▶ **Task goal**:
Below is the data. Give it again, complete and exact.

▶ **Material provided**:
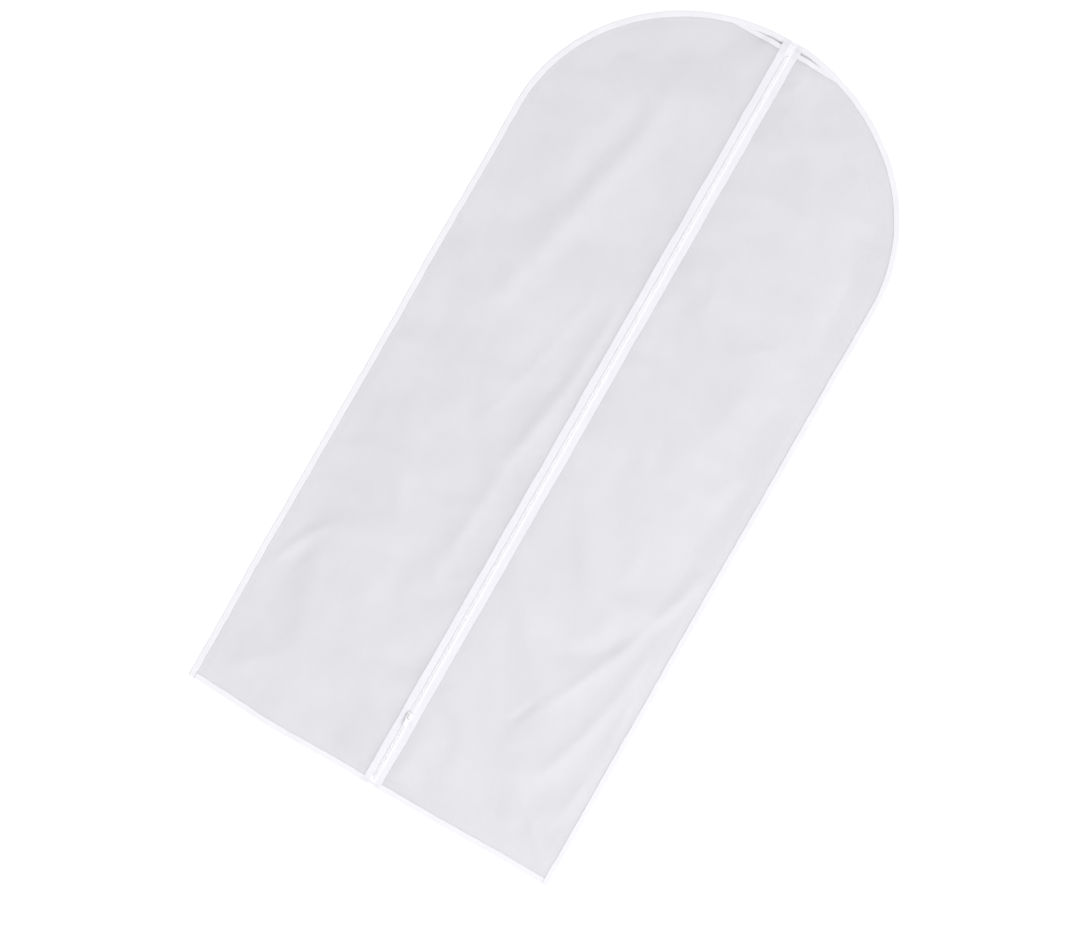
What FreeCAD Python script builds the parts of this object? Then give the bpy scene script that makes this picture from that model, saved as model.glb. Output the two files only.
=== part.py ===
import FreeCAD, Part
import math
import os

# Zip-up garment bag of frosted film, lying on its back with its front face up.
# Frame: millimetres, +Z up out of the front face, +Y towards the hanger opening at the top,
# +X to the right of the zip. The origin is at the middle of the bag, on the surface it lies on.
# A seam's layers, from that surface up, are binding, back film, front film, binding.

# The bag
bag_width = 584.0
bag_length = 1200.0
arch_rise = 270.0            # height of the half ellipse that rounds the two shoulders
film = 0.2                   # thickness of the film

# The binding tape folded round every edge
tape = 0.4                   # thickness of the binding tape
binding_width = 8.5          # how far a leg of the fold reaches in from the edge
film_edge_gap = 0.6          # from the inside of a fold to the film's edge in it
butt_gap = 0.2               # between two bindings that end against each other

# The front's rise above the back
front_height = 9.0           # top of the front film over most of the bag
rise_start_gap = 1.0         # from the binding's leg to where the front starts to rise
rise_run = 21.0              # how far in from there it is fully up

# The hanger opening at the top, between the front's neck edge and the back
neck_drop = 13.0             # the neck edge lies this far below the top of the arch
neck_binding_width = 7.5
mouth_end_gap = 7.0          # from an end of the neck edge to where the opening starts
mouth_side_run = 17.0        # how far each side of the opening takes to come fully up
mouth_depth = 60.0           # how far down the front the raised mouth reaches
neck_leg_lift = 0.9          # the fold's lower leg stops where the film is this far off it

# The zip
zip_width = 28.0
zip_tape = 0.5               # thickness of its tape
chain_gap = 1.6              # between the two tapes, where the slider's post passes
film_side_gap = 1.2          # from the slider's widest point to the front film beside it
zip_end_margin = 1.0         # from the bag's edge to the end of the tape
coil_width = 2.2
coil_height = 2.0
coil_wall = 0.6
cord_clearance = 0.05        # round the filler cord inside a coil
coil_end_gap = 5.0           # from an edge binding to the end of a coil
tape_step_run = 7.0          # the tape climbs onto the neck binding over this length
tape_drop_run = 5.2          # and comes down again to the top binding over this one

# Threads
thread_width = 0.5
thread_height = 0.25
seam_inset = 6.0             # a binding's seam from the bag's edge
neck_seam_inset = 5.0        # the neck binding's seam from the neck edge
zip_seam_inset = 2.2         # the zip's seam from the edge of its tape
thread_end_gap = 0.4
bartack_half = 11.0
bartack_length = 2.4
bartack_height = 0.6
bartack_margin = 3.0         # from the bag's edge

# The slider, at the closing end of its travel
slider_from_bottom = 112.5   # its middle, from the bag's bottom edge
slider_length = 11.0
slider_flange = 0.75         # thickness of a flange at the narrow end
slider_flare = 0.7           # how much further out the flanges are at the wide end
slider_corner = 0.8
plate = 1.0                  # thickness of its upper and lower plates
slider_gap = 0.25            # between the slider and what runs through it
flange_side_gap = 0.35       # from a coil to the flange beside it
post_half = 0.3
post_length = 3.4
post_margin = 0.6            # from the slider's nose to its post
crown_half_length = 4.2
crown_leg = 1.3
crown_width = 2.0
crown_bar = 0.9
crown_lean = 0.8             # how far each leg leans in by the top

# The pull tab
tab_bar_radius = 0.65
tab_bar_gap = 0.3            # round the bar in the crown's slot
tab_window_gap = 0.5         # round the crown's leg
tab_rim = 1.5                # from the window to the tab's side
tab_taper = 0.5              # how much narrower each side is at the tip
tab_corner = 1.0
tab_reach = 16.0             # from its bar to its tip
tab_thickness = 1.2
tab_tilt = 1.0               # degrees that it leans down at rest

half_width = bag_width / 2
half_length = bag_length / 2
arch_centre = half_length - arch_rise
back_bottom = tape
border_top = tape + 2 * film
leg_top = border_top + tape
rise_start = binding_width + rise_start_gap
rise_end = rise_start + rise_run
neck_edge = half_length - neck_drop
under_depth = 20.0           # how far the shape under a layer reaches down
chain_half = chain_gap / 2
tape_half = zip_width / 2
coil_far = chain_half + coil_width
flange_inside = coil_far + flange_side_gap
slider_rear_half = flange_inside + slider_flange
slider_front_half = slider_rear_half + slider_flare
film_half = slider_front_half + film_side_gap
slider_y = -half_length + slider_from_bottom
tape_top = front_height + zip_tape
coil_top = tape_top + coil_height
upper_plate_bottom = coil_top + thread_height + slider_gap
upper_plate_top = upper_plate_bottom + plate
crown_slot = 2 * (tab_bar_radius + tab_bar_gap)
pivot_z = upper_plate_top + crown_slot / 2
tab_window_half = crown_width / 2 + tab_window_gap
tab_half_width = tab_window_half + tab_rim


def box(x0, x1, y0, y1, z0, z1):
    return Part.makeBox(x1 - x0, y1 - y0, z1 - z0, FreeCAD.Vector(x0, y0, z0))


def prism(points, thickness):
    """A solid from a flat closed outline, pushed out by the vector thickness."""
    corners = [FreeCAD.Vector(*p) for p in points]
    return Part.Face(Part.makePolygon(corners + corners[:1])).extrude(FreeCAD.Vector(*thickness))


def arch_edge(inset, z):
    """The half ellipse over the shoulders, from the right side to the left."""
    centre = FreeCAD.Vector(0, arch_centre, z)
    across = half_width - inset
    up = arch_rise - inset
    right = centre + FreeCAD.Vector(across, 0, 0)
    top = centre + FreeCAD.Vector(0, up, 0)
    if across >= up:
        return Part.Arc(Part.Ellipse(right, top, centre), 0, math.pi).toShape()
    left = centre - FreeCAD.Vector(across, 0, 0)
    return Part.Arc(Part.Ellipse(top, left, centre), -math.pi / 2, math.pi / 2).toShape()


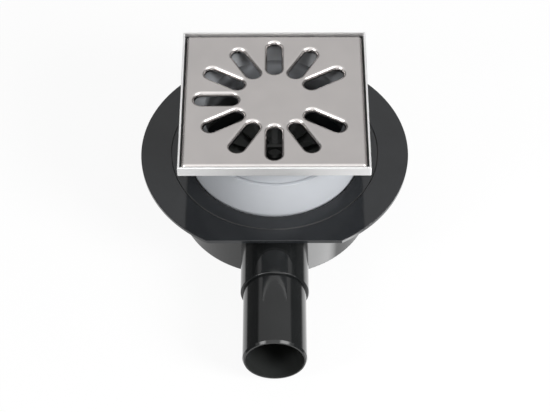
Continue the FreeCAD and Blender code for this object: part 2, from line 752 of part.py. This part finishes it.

▶ **Output for this exercise**:
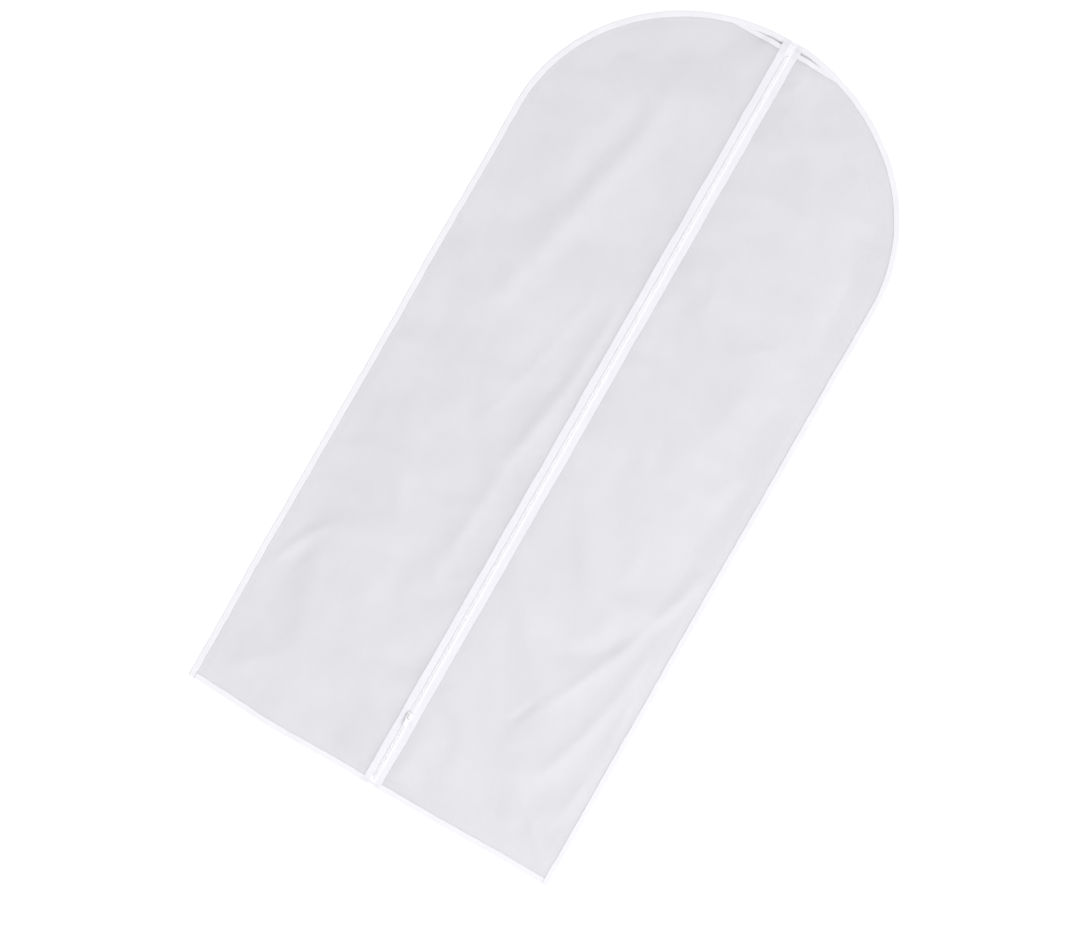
What FreeCAD Python script builds the parts of this object? Then give the bpy scene script that makes this picture from that model, saved as model.glb. Output the two files only.
=== part.py ===
import FreeCAD, Part
import math
import os

# Zip-up garment bag of frosted film, lying on its back with its front face up.
# Frame: millimetres, +Z up out of the front face, +Y towards the hanger opening at the top,
# +X to the right of the zip. The origin is at the middle of the bag, on the surface it lies on.
# A seam's layers, from that surface up, are binding, back film, front film, binding.

# The bag
bag_width = 584.0
bag_length = 1200.0
arch_rise = 270.0            # height of the half ellipse that rounds the two shoulders
film = 0.2                   # thickness of the film

# The binding tape folded round every edge
tape = 0.4                   # thickness of the binding tape
binding_width = 8.5          # how far a leg of the fold reaches in from the edge
film_edge_gap = 0.6          # from the inside of a fold to the film's edge in it
butt_gap = 0.2               # between two bindings that end against each other

# The front's rise above the back
front_height = 9.0           # top of the front film over most of the bag
rise_start_gap = 1.0         # from the binding's leg to where the front starts to rise
rise_run = 21.0              # how far in from there it is fully up

# The hanger opening at the top, between the front's neck edge and the back
neck_drop = 13.0             # the neck edge lies this far below the top of the arch
neck_binding_width = 7.5
mouth_end_gap = 7.0          # from an end of the neck edge to where the opening starts
mouth_side_run = 17.0        # how far each side of the opening takes to come fully up
mouth_depth = 60.0           # how far down the front the raised mouth reaches
neck_leg_lift = 0.9          # the fold's lower leg stops where the film is this far off it

# The zip
zip_width = 28.0
zip_tape = 0.5               # thickness of its tape
chain_gap = 1.6              # between the two tapes, where the slider's post passes
film_side_gap = 1.2          # from the slider's widest point to the front film beside it
zip_end_margin = 1.0         # from the bag's edge to the end of the tape
coil_width = 2.2
coil_height = 2.0
coil_wall = 0.6
cord_clearance = 0.05        # round the filler cord inside a coil
coil_end_gap = 5.0           # from an edge binding to the end of a coil
tape_step_run = 7.0          # the tape climbs onto the neck binding over this length
tape_drop_run = 5.2          # and comes down again to the top binding over this one

# Threads
thread_width = 0.5
thread_height = 0.25
seam_inset = 6.0             # a binding's seam from the bag's edge
neck_seam_inset = 5.0        # the neck binding's seam from the neck edge
zip_seam_inset = 2.2         # the zip's seam from the edge of its tape
thread_end_gap = 0.4
bartack_half = 11.0
bartack_length = 2.4
bartack_height = 0.6
bartack_margin = 3.0         # from the bag's edge

# The slider, at the closing end of its travel
slider_from_bottom = 112.5   # its middle, from the bag's bottom edge
slider_length = 11.0
slider_flange = 0.75         # thickness of a flange at the narrow end
slider_flare = 0.7           # how much further out the flanges are at the wide end
slider_corner = 0.8
plate = 1.0                  # thickness of its upper and lower plates
slider_gap = 0.25            # between the slider and what runs through it
flange_side_gap = 0.35       # from a coil to the flange beside it
post_half = 0.3
post_length = 3.4
post_margin = 0.6            # from the slider's nose to its post
crown_half_length = 4.2
crown_leg = 1.3
crown_width = 2.0
crown_bar = 0.9
crown_lean = 0.8             # how far each leg leans in by the top

# The pull tab
tab_bar_radius = 0.65
tab_bar_gap = 0.3            # round the bar in the crown's slot
tab_window_gap = 0.5         # round the crown's leg
tab_rim = 1.5                # from the window to the tab's side
tab_taper = 0.5              # how much narrower each side is at the tip
tab_corner = 1.0
tab_reach = 16.0             # from its bar to its tip
tab_thickness = 1.2
tab_tilt = 1.0               # degrees that it leans down at rest

half_width = bag_width / 2
half_length = bag_length / 2
arch_centre = half_length - arch_rise
back_bottom = tape
border_top = tape + 2 * film
leg_top = border_top + tape
rise_start = binding_width + rise_start_gap
rise_end = rise_start + rise_run
neck_edge = half_length - neck_drop
under_depth = 20.0           # how far the shape under a layer reaches down
chain_half = chain_gap / 2
tape_half = zip_width / 2
coil_far = chain_half + coil_width
flange_inside = coil_far + flange_side_gap
slider_rear_half = flange_inside + slider_flange
slider_front_half = slider_rear_half + slider_flare
film_half = slider_front_half + film_side_gap
slider_y = -half_length + slider_from_bottom
tape_top = front_height + zip_tape
coil_top = tape_top + coil_height
upper_plate_bottom = coil_top + thread_height + slider_gap
upper_plate_top = upper_plate_bottom + plate
crown_slot = 2 * (tab_bar_radius + tab_bar_gap)
pivot_z = upper_plate_top + crown_slot / 2
tab_window_half = crown_width / 2 + tab_window_gap
tab_half_width = tab_window_half + tab_rim


def box(x0, x1, y0, y1, z0, z1):
    return Part.makeBox(x1 - x0, y1 - y0, z1 - z0, FreeCAD.Vector(x0, y0, z0))


def prism(points, thickness):
    """A solid from a flat closed outline, pushed out by the vector thickness."""
    corners = [FreeCAD.Vector(*p) for p in points]
    return Part.Face(Part.makePolygon(corners + corners[:1])).extrude(FreeCAD.Vector(*thickness))


def arch_edge(inset, z):
    """The half ellipse over the shoulders, from the right side to the left."""
    centre = FreeCAD.Vector(0, arch_centre, z)
    across = half_width - inset
    up = arch_rise - inset
    right = centre + FreeCAD.Vector(across, 0, 0)
    top = centre + FreeCAD.Vector(0, up, 0)
    if across >= up:
        return Part.Arc(Part.Ellipse(right, top, centre), 0, math.pi).toShape()
    left = centre - FreeCAD.Vector(across, 0, 0)
    return Part.Arc(Part.Ellipse(top, left, centre), -math.pi / 2, math.pi / 2).toShape()


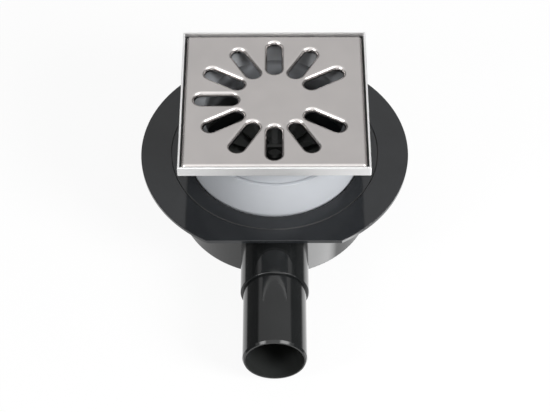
Continue the FreeCAD and Blender code for this object: part 2, from line 752 of part.py. This part finishes it.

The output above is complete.